- _Requirement_
Copy out every line of the data exactly.

######

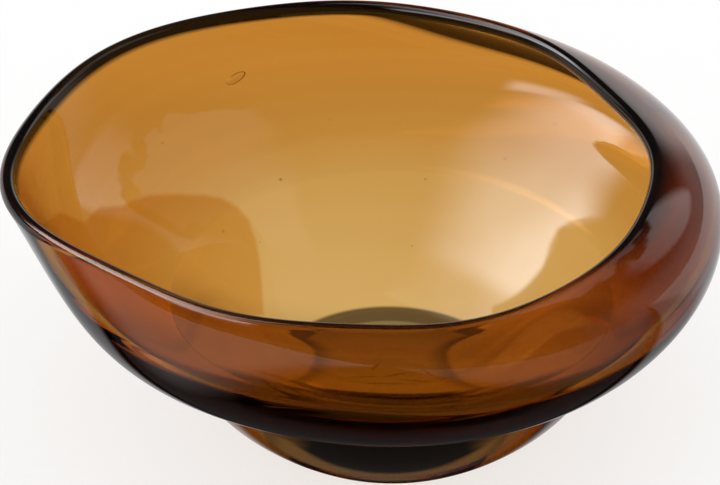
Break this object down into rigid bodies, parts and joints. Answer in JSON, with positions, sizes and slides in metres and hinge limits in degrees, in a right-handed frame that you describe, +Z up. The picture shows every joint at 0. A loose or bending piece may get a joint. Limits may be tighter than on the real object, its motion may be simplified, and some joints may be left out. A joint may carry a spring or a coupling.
{
  "type": "art glass bowl",
  "caption": "Free-formed thick amber glass bowl with a drawn-out soft point on one side, folded-in rim on the other, and a heavy ball-shaped base ground flat.",
  "frame": {"origin": "centre of the ground resting plane under the base", "axes": "+Z up out of the bowl's mouth, -X towards the drawn-out soft point of the rim, -Y towards the viewer's side"},
  "size_m": [0.2529, 0.2191, 0.1078],
  "materials": {
    "amber_glass": "fire-polished, clear amber, faint striae"
  },
  "bodies": {
    "root": {"bowl_body": "amber_glass", "base_gather": "amber_glass"}
  },
  "joints": []
}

######

- _Problem solution_
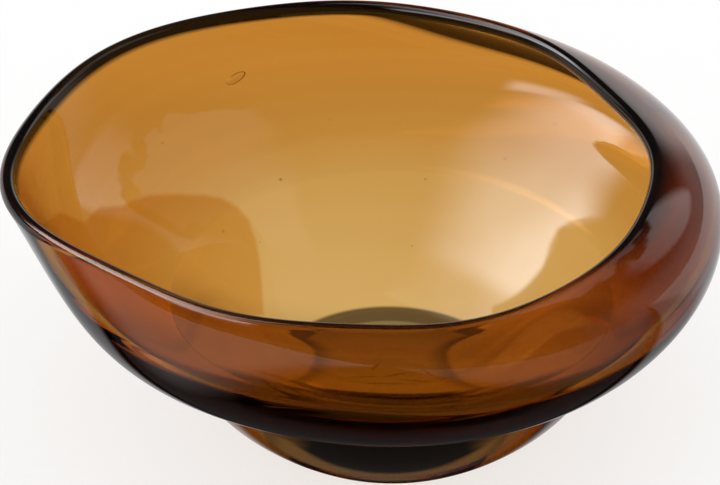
Break this object down into rigid bodies, parts and joints. Answer in JSON, with positions, sizes and slides in metres and hinge limits in degrees, in a right-handed frame that you describe, +Z up. The picture shows every joint at 0. A loose or bending piece may get a joint. Limits may be tighter than on the real object, its motion may be simplified, and some joints may be left out. A joint may carry a spring or a coupling.
{
  "type": "art glass bowl",
  "caption": "Free-formed thick amber glass bowl with a drawn-out soft point on one side, folded-in rim on the other, and a heavy ball-shaped base ground flat.",
  "frame": {"origin": "centre of the ground resting plane under the base", "axes": "+Z up out of the bowl's mouth, -X towards the drawn-out soft point of the rim, -Y towards the viewer's side"},
  "size_m": [0.2529, 0.2191, 0.1078],
  "materials": {
    "amber_glass": "fire-polished, clear amber, faint striae"
  },
  "bodies": {
    "root": {"bowl_body": "amber_glass", "base_gather": "amber_glass"}
  },
  "joints": []
}